Trade secrets can be one of the most ambiguous intellectual property rights to protect and enforce. Unlike trademarks, copyrights, and patents, trade secrets cannot generally be registered or preemptively protected. Most laws set out definitions of what kinds of information constitute trade secrets, but there is not usually such a thing as a “registered trade secret.” In practice, this often means that it can be harder to prosecute misuse of trade secrets, though misuse is punished almost everywhere. Penalties for trade secret theft vary by jurisdiction, but typically range from monetary damages and profit disgorgement to information surrender and sometimes even jail time.
The crime of trade secret theft, often also called trade secret misappropriation, occurs when someone knowingly accesses and uses the protected information of another. Local statutes define what “protected information” qualifies as a trade secret, but common examples include business plans, sales models, marketing strategies, and sometimes even customer lists. Any proprietary information that helps a person or company do business, or any data that is crucial to how an operation works, often falls under the definition of a trade secret.
Proving trade secret theft is often the hardest part of recouping damages. Owning information that qualifies as a trade secret is a start, but that in and of itself is not usually enough to bring a trade secret theft lawsuit. In order to punish an alleged trade secret thief, a court must be convinced not only that trade secret-worthy information existed, but also that it was intentionally taken by another for some malicious purpose.
Judges usually look to trade secret statutes in order to make this assessment. In the United States, the law of trade secrets is codified at the state level. Nearly all of the states have codified versions of a model trade secrets law known as the “Uniform Trade Secrets Act,” or UTSA. The UTSA proscribes a standard definition of trade secret and offers a set of recommended penalties for trade secret theft. Neither the UK nor Canada has any official statutory protections against trade secret theft, although each of those countries has an active body of precedential case law that judges apply when considering trade secret cases.
Most of the time, penalties for trade secret theft concern money. Those who are found liable for trade secret theft are often required to surrender any money they made by using the trade secret. They usually must also compensate the trade secret owner for lost profits and damaged image caused by the misappropriation. Sometimes, courts will order trade secret thieves to pay additional money as a penalty for the crime. These kinds of awards are known as punitive damages.

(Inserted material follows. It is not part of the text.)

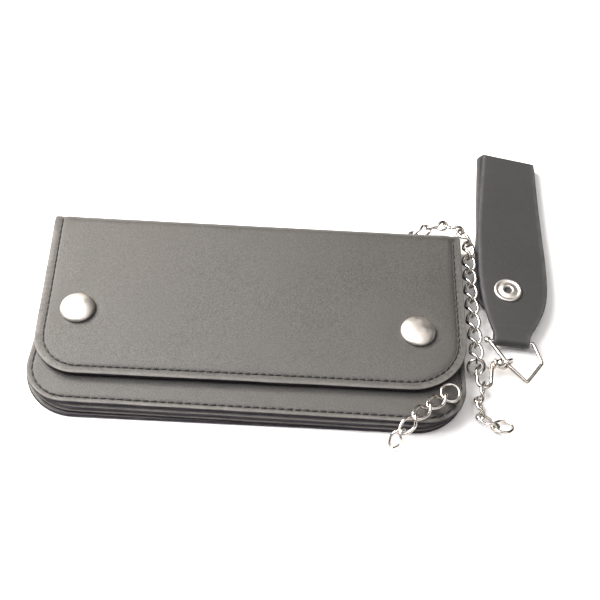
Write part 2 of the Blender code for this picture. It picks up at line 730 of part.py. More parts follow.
def back_half_width(v):
    """The back leaf: the strap's own width, with its free end rounded off."""
    drop = max(0.0, 1 - (v - STRAP_BACK_END) / STRAP_END_ROUND)
    return strap_half_width(v) - STRAP_END_ROUND * (1 - math.sqrt(1 - drop * drop))


def strap_ribbon(name, path, half_width):
    """An open strip along (v, w) points, half_width(v) wide each side, thickened evenly."""
    mesh = bpy.data.meshes.new(name)
    work = bmesh.new()
    rows = []
    for v, w in path:
        half = half_width(v)
        rows.append([work.verts.new((u, v, w)) for u in (-half, half)])
    for first, second in zip(rows, rows[1:]):
        work.faces.new((first[0], first[1], second[1], second[0]))
    work.to_mesh(mesh)
    work.free()
    strip = add_object(name, mesh, STRAP_LEATHER)
    solid = strip.modifiers.new("leather", "SOLIDIFY")
    solid.thickness = STRAP_THICKNESS
    solid.offset = 0
    solid.use_even_offset = True
    strip.matrix_world = strap_matrix()
    return strip


def strap_hole(leaf, low, high, radius):
    """A round hole through a leaf for the snap, between two heights."""
    profile = [(0, high), (radius, high), (radius, low), (0, low)]
    hole = turned(leaf.name + "_hole", profile, NICKEL, steps=16)
    hole.matrix_world = strap_matrix() @ Matrix.Translation((*STRAP_SNAP, 0))
    boolean(leaf, hole, "DIFFERENCE")


def fold_arc(start, end):
    """The strap's middle round the top fold, between two angles in degrees."""
    return arc((FOLD_V, FOLD_RADIUS), FOLD_RADIUS - STRAP_THICKNESS / 2, start, end, 6)


def strap_front():
    """Front leaf to the crest of the top fold, and the neck wrapped round the loop's bar, as one piece."""
    middle_w = FRONT_LEAF_W + STRAP_THICKNESS / 2
    bar = (STRAP_BAR_V, STRAP_BAR_W)
    tongue_w = middle_w - STRAP_THICKNESS - GAP
    path = [(16.0 * MM, tongue_w), (12.0 * MM, tongue_w), (9.0 * MM, tongue_w - 0.15 * MM)]
    path += arc(bar, middle_w - STRAP_BAR_W, -70, -270, 12)
    body_steps = 22
    for i in range(1, body_steps):
        path.append((STRAP_BAR_V + (FOLD_V - STRAP_BAR_V) * i / body_steps, middle_w))
    path += fold_arc(90, FOLD_SPLIT)
    leaf = strap_ribbon("strap_front_leaf", path, strap_half_width)
    strap_hole(leaf, FRONT_LEAF_W - 1 * MM, 2 * STRAP_TOP_W, POST_HOLE_RADIUS)
    set_origin(leaf, strap_point(0, STRAP_BAR_V, STRAP_BAR_W))


def strap_back():
    """Back leaf, from the crest of the fold to its rounded free end."""
    path = fold_arc(-FOLD_SPLIT, -90)
    steps = 24
    for i in range(1, steps + 1):
        share = 1 - (1 - i / steps) ** 2
        path.append((FOLD_V + (STRAP_BACK_END - FOLD_V) * share, STRAP_THICKNESS / 2))
    leaf = strap_ribbon("strap_back_leaf", path, back_half_width)
    strap_hole(leaf, -STRAP_THICKNESS, 2 * STRAP_THICKNESS, SNAP_HOLE_RADIUS)
    set_origin(leaf, fold_crest())


def strap_snap():
    """Cap under the back leaf, socket and stud between the leaves, hollow post on the front."""
    dome = dome_profile(7.5 * MM, 1.9 * MM, SNAP_SHAFT_RADIUS, -1.5 * MM, GAP)
    cap = [(radius, -z) for radius, z in reversed(dome)]
    socket_low = STRAP_THICKNESS + GAP
    socket = [(2.4 * MM, socket_low + 1.0 * MM), (3.6 * MM, socket_low + 1.0 * MM),
              (3.9 * MM, socket_low + 0.4 * MM), (SOCKET_RADIUS, socket_low + 0.4 * MM),
              (SOCKET_RADIUS, socket_low), (2.4 * MM, socket_low)]
    flange_top = FRONT_LEAF_W - GAP
    stud = [(0, flange_top), (STUD_RADIUS, flange_top), (STUD_RADIUS, flange_top - 0.3 * MM),
            (1.7 * MM, flange_top - 0.3 * MM), (1.9 * MM, flange_top - 1.1 * MM),
            (1.7 * MM, flange_top - 1.4 * MM), (0, flange_top - 1.4 * MM)]
    base = STRAP_TOP_W + GAP
    post = [(1.75 * MM, base + 0.9 * MM), (2.4 * MM, base + 1.3 * MM), (3.4 * MM, base + 1.2 * MM),
            (4.4 * MM, base + 0.6 * MM), (5.2 * MM, base + 0.45 * MM), (5.9 * MM, base + 0.7 * MM),
            (6.4 * MM, base + 0.4 * MM), (6.4 * MM, base), (2.3 * MM, base), (2.3 * MM, FRONT_LEAF_W),
            (1.75 * MM, FRONT_LEAF_W)]
    fold = fold_crest()
    bar = strap_point(0, STRAP_BAR_V, STRAP_BAR_W)
    shapes = (("cap", cap, False, fold), ("socket", socket, True, fold),
              ("stud", stud, False, bar), ("post", post, True, bar))
    for name, profile, closed, pivot in shapes:
        obj = turned("strap_snap_" + name, profile, NICKEL, closed)
        obj.matrix_world = strap_matrix() @ Matrix.Translation((*STRAP_SNAP, 0))
        pivoted(obj, pivot)


def main():
    cover_back()
    cover_flap()
    body_panels()
    card_pockets()
    zip_tapes()
    zip_stops()
    zip_pull(zip_slider())
    wallet_snaps()
    hook(chain())
    chain_front()
    chain_loose_end()
    swivel()
    wire_loop()
    strap_front()
    strap_back()
    strap_snap()


main()
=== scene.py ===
"""Looks of a long black leather chain wallet with its curb chain, swivel hook and belt strap.

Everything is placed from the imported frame, in metres, +Z up, with the wallet lying on its back.
"""
import json
import math

import bmesh
import bpy
import numpy as np
from mathutils import Matrix, Vector, geometry, kdtree


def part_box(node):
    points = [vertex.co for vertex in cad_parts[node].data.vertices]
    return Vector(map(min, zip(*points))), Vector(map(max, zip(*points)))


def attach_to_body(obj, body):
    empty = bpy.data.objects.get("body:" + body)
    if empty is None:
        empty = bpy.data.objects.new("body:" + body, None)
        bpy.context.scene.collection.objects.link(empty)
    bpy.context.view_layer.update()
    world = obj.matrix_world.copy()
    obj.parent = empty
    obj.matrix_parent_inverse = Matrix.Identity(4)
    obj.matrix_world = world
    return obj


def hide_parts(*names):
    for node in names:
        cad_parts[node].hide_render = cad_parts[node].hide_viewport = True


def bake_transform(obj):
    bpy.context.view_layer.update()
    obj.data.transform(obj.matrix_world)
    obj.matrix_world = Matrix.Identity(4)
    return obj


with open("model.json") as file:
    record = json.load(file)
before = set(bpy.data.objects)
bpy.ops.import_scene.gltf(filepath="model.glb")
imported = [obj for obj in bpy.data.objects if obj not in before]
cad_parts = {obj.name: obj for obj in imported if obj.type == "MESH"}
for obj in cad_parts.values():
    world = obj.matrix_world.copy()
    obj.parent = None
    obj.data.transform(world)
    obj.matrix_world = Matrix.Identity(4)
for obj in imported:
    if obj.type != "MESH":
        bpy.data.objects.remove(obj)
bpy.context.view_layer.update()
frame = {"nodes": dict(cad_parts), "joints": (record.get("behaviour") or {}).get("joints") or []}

MM = 0.001

# Leather.
COVER = 1.8 * MM                  # thickness of the cover
EDGE = 0.45 * MM                  # rounding of a cut edge
STITCH_PITCH = 3.3 * MM
THREAD = 0.44 * MM                # radius
SEAM_INSET = 3.8 * MM             # from the edge of the flap
BODY_SEAM_INSET = 2.4 * MM
CHANNEL_DEPTH = 0.32 * MM         # the seam pulls the leather down
CHANNEL_WIDTH = 0.75 * MM
FLAP_SAG = 0.7 * MM               # the flap's free border hangs towards the panels below
FLAP_CORNERS = (20 * MM, 26 * MM)
BODY_CORNER = 18 * MM
LOWER_CORNER = 23 * MM            # the layers under the front panel are cut rounder
MOUTH_CORNER = 1.2 * MM
OUTLINE_STEP = 1.1 * MM
SPREAD = np.array(((-2.0, 0.0), (0.1, 0.0), (0.2, 0.0), (0.0, 0.0))) * MM   # the panels' corners have moved
DRAWN_BACK = {"cover_flap": 1.2 * MM, "flap_lining": 1.2 * MM, "front_panel": 1.4 * MM}   # at the front
ARC_STEPS = 14

# Wire.
LINK_WIRE = 0.71 * MM
LINK_GAP = math.radians(3)        # where the ends of a link's wire meet
RING_GAP = math.radians(2)
CAD_LINK_WIRE = 0.7 * MM
WIRE_SIDES = 14
TURN_STEPS = 72

# View.
CAMERA_LENS = 66.0
CAMERA_SENSOR = 36.0
CAMERA_YAW = math.radians(-1.678)
CAMERA_RISE = math.radians(54.811)
CAMERA_ROLL = math.radians(4.298)
CAMERA_TARGET = Vector((19.18, 16.24, 0)) * MM
CAMERA_DISTANCE = 513.4 * MM


# ---------------------------------------------------------------- reading the frame

def points_of(node):
    return np.array([v.co[:] for v in frame["nodes"][node].data.vertices])


def joint(name):
    return next(j for j in frame["joints"] if j["name"] == name)


def crossing(a, b, c, d):
    """Where the line through a and b meets the line through c and d."""
    return a + (b - a) * np.linalg.solve(np.array([b - a, c - d]).T, c - a)[0]


def panel_corners(node):
    """Front left, front right, back right and back left corners of a four-sided panel."""
    points = points_of(node)[:, :2]
    middle = (points[:, 0].min() + points[:, 0].max()) / 2
    back_y = points[:, 1].max()
    mouth = points[points[:, 1] > back_y - MOUTH_CORNER]
    back_left = np.array([mouth[:, 0].min(), back_y])
    back_right = np.array([mouth[:, 0].max(), back_y])
    left, right = points[points[:, 0] < middle], points[points[:, 0] > middle]
    front = left[left[:, 1].argmin()], right[right[:, 1].argmin()]
    corners = np.array([crossing(left[left[:, 0].argmin()], back_left, *front),
                        crossing(right[right[:, 0].argmax()], back_right, *front), back_right, back_left])
    corners[:2, 1] += DRAWN_BACK.get(node, 0.0)
    return list(corners + SPREAD)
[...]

Not all punishments are monetary, however. If the alleged trade secret theft was by an employee against either a present or past employer, he or she may be fired. Similarly, if that employee had signed a confidentiality or non-compete agreement, he or she may be punished for breach of contract and unfair competition. If the trade secret theft involved fraud, either in the theft itself or in the later use of the stolen information, jail time is also usually a possibility in most places.